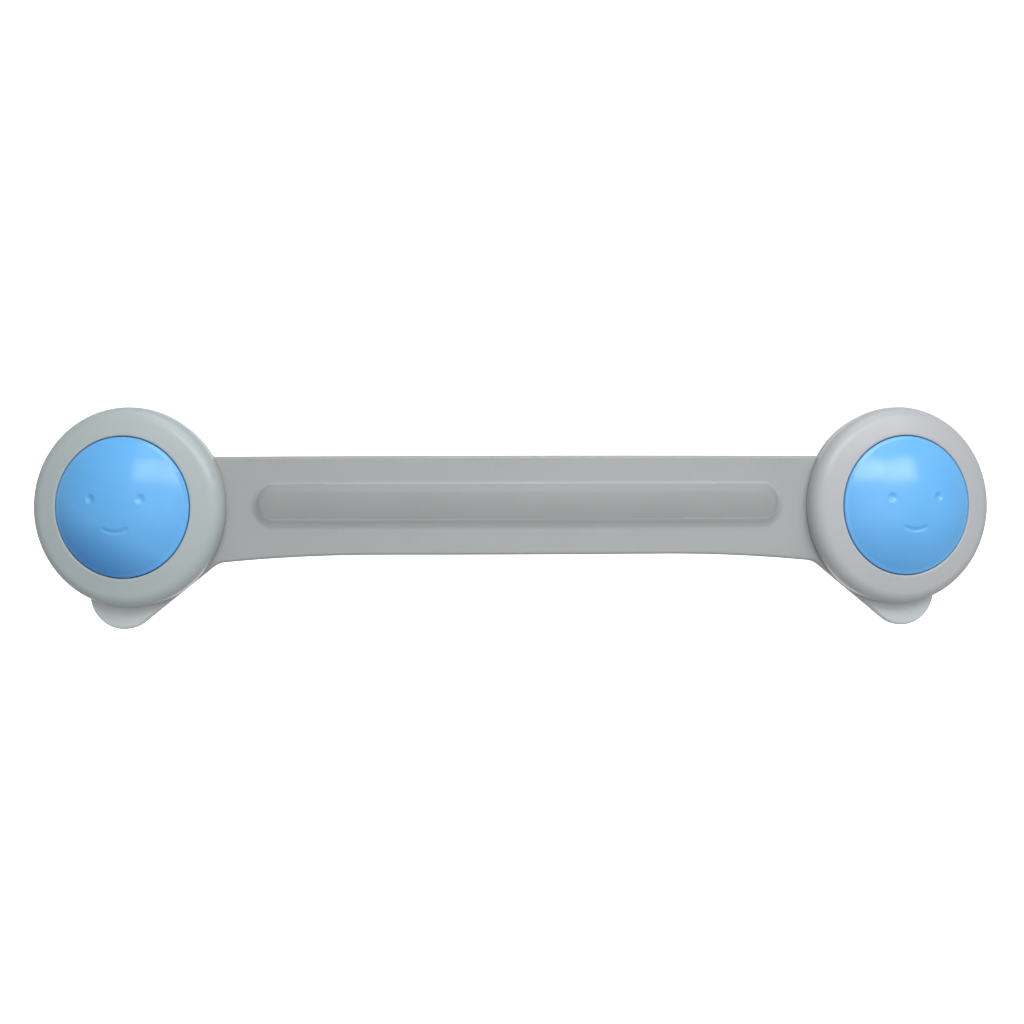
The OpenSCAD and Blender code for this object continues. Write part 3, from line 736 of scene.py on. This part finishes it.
def filled(loops):
    """Triangles, as numbers of the points, between the first outline and the holes in it."""
    flat = [p for loop in loops for p in loop]
    sides, first = [], 0
    for loop in loops:
        n = len(loop)
        sides += [(first + k, first + (k + 1) % n) for k in range(n)]
        first += n
    unit = 1 / MM
    _, _, tris, origin, _, _ = delaunay_2d_cdt([p * unit for p in flat], sides, [], 0, 1e-6)
    out = []
    for tri in tris:
        corners = [origin[k][0] for k in tri]
        middle = (flat[corners[0]] + flat[corners[1]] + flat[corners[2]]) / 3
        if inside(middle, loops[0]) and not any(inside(middle, hole) for hole in loops[1:]):
            out.append(corners)
    return out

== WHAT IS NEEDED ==
Repeat the material in full, exactly as it stands.

== FINAL RESULT ==
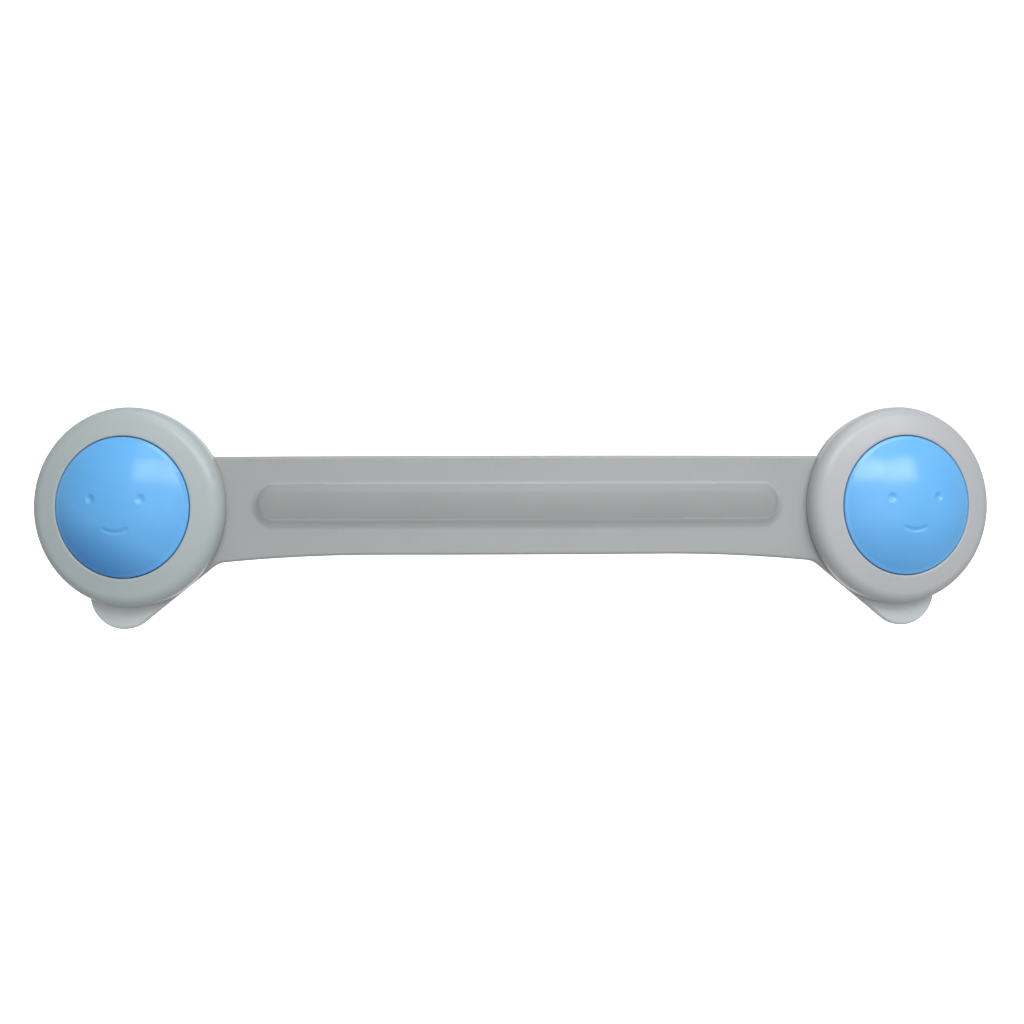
The OpenSCAD and Blender code for this object continues. Write part 3, from line 736 of scene.py on. This part finishes it.
def filled(loops):
    """Triangles, as numbers of the points, between the first outline and the holes in it."""
    flat = [p for loop in loops for p in loop]
    sides, first = [], 0
    for loop in loops:
        n = len(loop)
        sides += [(first + k, first + (k + 1) % n) for k in range(n)]
        first += n
    unit = 1 / MM
    _, _, tris, origin, _, _ = delaunay_2d_cdt([p * unit for p in flat], sides, [], 0, 1e-6)
    out = []
    for tri in tris:
        corners = [origin[k][0] for k in tri]
        middle = (flat[corners[0]] + flat[corners[1]] + flat[corners[2]]) / 3
        if inside(middle, loops[0]) and not any(inside(middle, hole) for hole in loops[1:]):
            out.append(corners)
    return out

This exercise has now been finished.